* EXERCISE OBJECTIVE *
Extract from the listing each line in which the word "attach" appears.
======== DATA SEGMENT ========
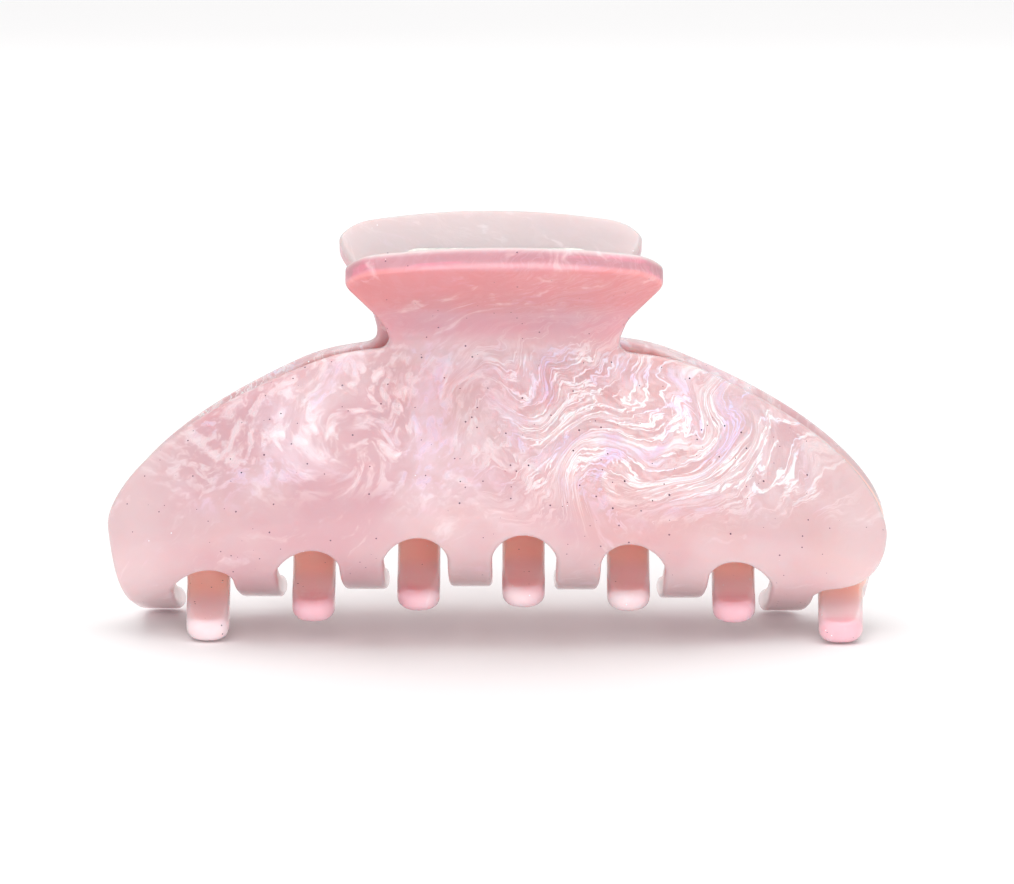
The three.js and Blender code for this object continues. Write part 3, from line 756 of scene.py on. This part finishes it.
def leaf_outline():
    tabs = [-KNUCKLE_OUTER_X, KNUCKLE_OUTER_X - KNUCKLE_WIDTH - KNUCKLE_STEP]
    corner = LEAF_CORNER
    turn = np.linspace(0, math.pi / 2, 12)
    points = []
    points += [(LEAF_HALF_WIDTH - corner + corner * math.cos(a), LEAF_END - corner + corner * math.sin(a))
               for a in turn]
    points += [(-LEAF_HALF_WIDTH + corner - corner * math.sin(a), LEAF_END - corner + corner * math.cos(a))
               for a in turn]
    points += [(-LEAF_HALF_WIDTH, LEAF_START), (tabs[0], LEAF_START), (tabs[0], TAB_END)]
    points += [(tabs[0] + KNUCKLE_WIDTH, TAB_END), (tabs[0] + KNUCKLE_WIDTH, LEAF_START)]
    points += [(-NOTCH_HALF_WIDTH, LEAF_START), (-NOTCH_HALF_WIDTH, NOTCH_END)]
    points += [(NOTCH_HALF_WIDTH, NOTCH_END), (NOTCH_HALF_WIDTH, LEAF_START)]
    points += [(tabs[1], LEAF_START), (tabs[1], TAB_END)]
    points += [(tabs[1] + KNUCKLE_WIDTH, TAB_END), (tabs[1] + KNUCKLE_WIDTH, LEAF_START)]
    points += [(LEAF_HALF_WIDTH, LEAF_START)]
    return np.array(points)


def circle(x, y, radius, count=40):
    angles = np.linspace(0, 2 * math.pi, count, endpoint=False)
    return np.stack([x + radius * np.cos(angles), y + radius * np.sin(angles)], 1)


def leaf_rim(y):
    return np.full(len(y), LEAF_RIM)


def build_leaves():
    outline = smooth_closed(leaf_outline(), 0.2, 0.12)
    holes = [circle(side * SCREW_X, SCREW_ALONG, SCREW_RADIUS + GAP) for side in (-1, 1)]
    y_lines = np.arange(TAB_END + 0.25, 0.1, 0.25)
    front = bent_sheet(
        "front_leaf_steel", outline, holes, LEAF, leaf_rim, [], y_lines, bend_leaf, LEAF_STEEL, steps=3,
    )
    front.data.transform(on_front_handle())
    rear = half_turned(front, "rear_leaf_steel")
    for piece, node, body in ((front, "front_leaf", "front_half"), (rear, "rear_leaf", "rear_half")):
        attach(piece, body)
        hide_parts(node)


def turned(name, steps, material, segments=48):
    """A solid turned about its own Y axis from (radius, level) steps that start and end on the axis."""
    bm = bmesh.new()
    rings = []
    for radius, level in steps:
        if radius == 0:
            rings.append([bm.verts.new((0, level * MM, 0))])
            continue
        angles = [2 * math.pi * i / segments for i in range(segments)]
        rings.append([
            bm.verts.new((radius * MM * math.cos(a), level * MM, radius * MM * math.sin(a))) for a in angles
        ])
    for low, high in zip(rings, rings[1:]):
        for i in range(segments):
            j = (i + 1) % segments
            corners = [low[i % len(low)], low[j % len(low)], high[j % len(high)], high[i % len(high)]]
            unique = list(dict.fromkeys(corners))
            bm.faces.new(unique)
    return mesh_object(name, bm, material)


def dome(radius, low, high, count=8):
    """Steps over a domed head, from its rim to the axis."""
    turns = [math.pi / 2 * i / count for i in range(count + 1)]
    return [(radius * math.cos(a) if i < count else 0, low + (high - low) * math.sin(a))
            for i, a in enumerate(turns)]


def screw_mesh():
    """A short headed screw with a cross recess, standing along +Y."""
    under = KNUCKLE_RADIUS + GAP
    bottom = FACE_ABOVE_PIN - SCREW_DEPTH
    steps = [(0, bottom), (SCREW_RADIUS * 0.4, bottom + 0.1), (SCREW_RADIUS, bottom + 0.6)]
    steps += [(SCREW_RADIUS, under), (SCREW_HEAD_RADIUS - HEAD_EDGE, under)]
    steps += [(SCREW_HEAD_RADIUS, under + HEAD_EDGE)]
    steps += dome(SCREW_HEAD_RADIUS, under + SCREW_DOME_START, under + SCREW_HEAD)
    head = turned("screw_blank", steps, SCREW_STEEL)
    cutter_mesh = bmesh.new()
    for length, width in ((RECESS_LENGTH, RECESS_WIDTH), (RECESS_WIDTH, RECESS_LENGTH)):
        size = (length, 2 * RECESS_DEPTH, width)
        scale = Matrix.Diagonal((*[s * MM for s in size], 1))
        place = Matrix.Translation((0, (under + SCREW_HEAD) * MM, 0))
        bmesh.ops.create_cube(cutter_mesh, size=1, matrix=place @ scale)
    cutter = mesh_object("screw_cutter", cutter_mesh, SCREW_STEEL)
    cut = head.modifiers.new("recess", "BOOLEAN")
    cut.operation = "DIFFERENCE"
    cut.use_self = True
    cut.object = cutter
    round_off = head.modifiers.new("edges", "BEVEL")
    round_off.width = RECESS_ROUNDING * MM
    round_off.segments = 2
    round_off.limit_method = "ANGLE"
    round_off.angle_limit = math.radians(50)
    done = bpy.data.meshes.new_from_object(head.evaluated_get(bpy.context.evaluated_depsgraph_get()))
    bpy.data.objects.remove(head)
    bpy.data.objects.remove(cutter)
    return done


def build_screws():
    mesh = screw_mesh()
    for half, turn in (("front", Matrix.Identity(4)), ("rear", HALF_TURN)):
        for side_name, side in (("left", -1), ("right", 1)):
            local_side = side if half == "front" else -side
            place = Matrix.Translation((local_side * SCREW_X * MM, 0, SCREW_ALONG * MM))
            spin = Matrix.Rotation(math.radians(25 + 40 * side + (17 if half == "rear" else 0)), 4, "Y")
            piece = bpy.data.objects.new(f"{half}_screw_{side_name}_steel", mesh.copy())
            piece.data.transform(turn @ on_front_handle() @ place @ spin)
            bpy.context.scene.collection.objects.link(piece)
            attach(piece, f"{half}_half")
            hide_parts(f"{half}_screw_{side_name}")


def build_pin():
    end = PIN_HALF_LENGTH
    head = [(PIN_HEAD_RADIUS - PIN_HEAD_EDGE, end), (PIN_HEAD_RADIUS, end + PIN_HEAD_EDGE)]
    head += dome(PIN_HEAD_RADIUS, end + PIN_DOME_START, end + PIN_HEAD)
    right = [(PIN_RADIUS, 0), (PIN_RADIUS, end)] + head
    left = [(radius, -level) for radius, level in reversed(right)][:-1]
    pin = turned("hinge_pin_steel", left + right, PIN_STEEL)
    pin.data.transform(Matrix.Translation((0, 0, PIN_HEIGHT * MM)) @ Matrix.Rotation(-math.pi / 2, 4, "Z"))
    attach(pin, "front_half")
    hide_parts("hinge_pin")


def spring_line():
    """The wire's centre line: down the front leg, round the coil, up the rear leg."""
    lift = KNUCKLE_RADIUS + GAP + WIRE_RADIUS
    lean = HANDLE_FLARE - math.asin((lift - COIL_RADIUS) / LEG_LENGTH)
    sweep = 2 * math.pi * COIL_TURNS - math.pi + 2 * lean
    length = COIL_TURNS * COIL_PITCH

    def on_coil(share):
        angle = lean - sweep * share
        round_pin = (COIL_RADIUS * math.cos(angle), COIL_RADIUS * math.sin(angle))
        return np.array([length * (share - 0.5), *round_pin])

    def on_leg(share, side, run):
        return on_coil(share) + run * np.array([0, side * math.sin(lean), math.cos(lean)])

    front = [on_leg(0, -1, run) for run in np.linspace(LEG_LENGTH, 0.4, 24)]
    coil = [on_coil(share) for share in np.linspace(0, 1, 300)]
    rear = [on_leg(1, 1, run) for run in np.linspace(0.4, LEG_LENGTH, 24)]
    return np.array(front + coil + rear), length


def build_spring():
    line, length = spring_line()
    bm = bmesh.new()
    direction = np.gradient(line, axis=0)
    direction /= np.linalg.norm(direction, axis=1)[:, None]
    rings = []
    up = np.array([1.0, 0, 0])
    cap = WIRE_END_ROUNDING
    for i, (at, along) in enumerate(zip(line, direction)):
        side = np.cross(up, along)
        side /= np.linalg.norm(side)
        across = np.cross(along, side)
        placed = [(0.0, WIRE_RADIUS)]
        if i == 0:
            placed = [(0.0, WIRE_RADIUS - cap), (cap, WIRE_RADIUS)]
        elif i == len(line) - 1:
            placed = [(-cap, WIRE_RADIUS), (0.0, WIRE_RADIUS - cap)]
        for shift, radius in placed:
            centre = at + along * shift
            angles = [2 * math.pi * k / WIRE_SIDES for k in range(WIRE_SIDES)]
            spokes = [math.cos(a) * side + math.sin(a) * across for a in angles]
            rings.append([bm.verts.new((centre + radius * spoke) * MM) for spoke in spokes])
    for low, high in zip(rings, rings[1:]):
        for k in range(WIRE_SIDES):
            j = (k + 1) % WIRE_SIDES
            bm.faces.new((low[k], low[j], high[j], high[k]))
    bm.faces.new(rings[0])
    bm.faces.new(rings[-1])
    spring = mesh_object("torsion_spring_wire", bm, WIRE_STEEL)
    spring.data.transform(Matrix.Translation((0, 0, PIN_HEIGHT * MM)))
    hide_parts("torsion_spring")
    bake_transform(spring)


build_shells()
build_leaves()
build_screws()
build_pin()
build_spring()

# ---------------------------------------------------------------- studio

FLOOR_SIZE = 4.0
CLIP_CENTRE = (0, 0, 0.025)
WORLD_STRENGTH = 0.62


def floor_material():
    m = Nodes("studio_floor")
    place = m.millimetres()
    tone = m.mix(m.noise(place, 0.004, 2), srgb(253, 252, 252), srgb(250, 249, 249))
    m.set(Base_Color=tone, Roughness=0.75)
    return m.material


def build_floor():
    mesh = bpy.data.meshes.new("floor")
    half = FLOOR_SIZE / 2
    corners = [(-half, -half, 0), (half, -half, 0), (half, half, 0), (-half, half, 0)]
    mesh.from_pydata(corners, [], [(0, 1, 2, 3)])
    mesh.materials.append(floor_material())
    floor = bpy.data.objects.new("floor", mesh)
    bpy.context.scene.collection.objects.link(floor)


def aim(obj, place, target):
    obj.location = place
    obj.rotation_euler = (Vector(target) - Vector(place)).to_track_quat("-Z", "Y").to_euler()


def area_light(name, place, target, size, power, mirrored=True):
    data = bpy.data.lights.new(name, "AREA")
    data.shape = "RECTANGLE"
    data.size, data.size_y = size
    data.energy = power
    light = bpy.data.objects.new(name, data)
    light.visible_glossy = mirrored
    bpy.context.scene.collection.objects.link(light)
    aim(light, place, target)


def build_lights():
    area_light("key", (-0.3, -0.55, 0.65), CLIP_CENTRE, (0.5, 0.4), 0.5)
    area_light("top", (0.0, 0.3, 2.0), (0, 0.3, 0), (2.5, 2.5), 26.0)
    area_light("front", (0.05, -0.75, 0.08), CLIP_CENTRE, (0.3, 0.2), 4.4, mirrored=False)
    area_light("back", (0.0, 0.7, 0.4), CLIP_CENTRE, (0.9, 0.4), 0.5)
    world = bpy.data.worlds.new("studio")
    world.use_nodes = True
    background = world.node_tree.nodes["Background"]
    background.inputs["Color"].default_value = (1, 1, 1, 1)
    background.inputs["Strength"].default_value = WORLD_STRENGTH
    bpy.context.scene.world = world
    bpy.context.scene.view_settings.view_transform = "Standard"


CAMERA_DISTANCE = 0.590
CAMERA_ELEVATION = math.radians(10)
CAMERA_TARGET = (0.00125, 0, 0.0244)
CAMERA_LENS = 162.0
SENSOR_WIDTH = 36.0


def build_camera():
    data = bpy.data.cameras.new("camera")
    data.lens = CAMERA_LENS
    data.sensor_width = SENSOR_WIDTH
    data.clip_start = 0.05
    camera = bpy.data.objects.new("camera", data)
    bpy.context.scene.collection.objects.link(camera)
    back = Vector((0, -math.cos(CAMERA_ELEVATION), math.sin(CAMERA_ELEVATION))) * CAMERA_DISTANCE
    aim(camera, Vector(CAMERA_TARGET) + back, CAMERA_TARGET)
    bpy.context.scene.camera = camera


build_floor()
build_lights()
build_camera()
========
* TASK RESULT *
        attach(piece, body)
            attach(piece, f"{half}_half")
    attach(pin, "front_half")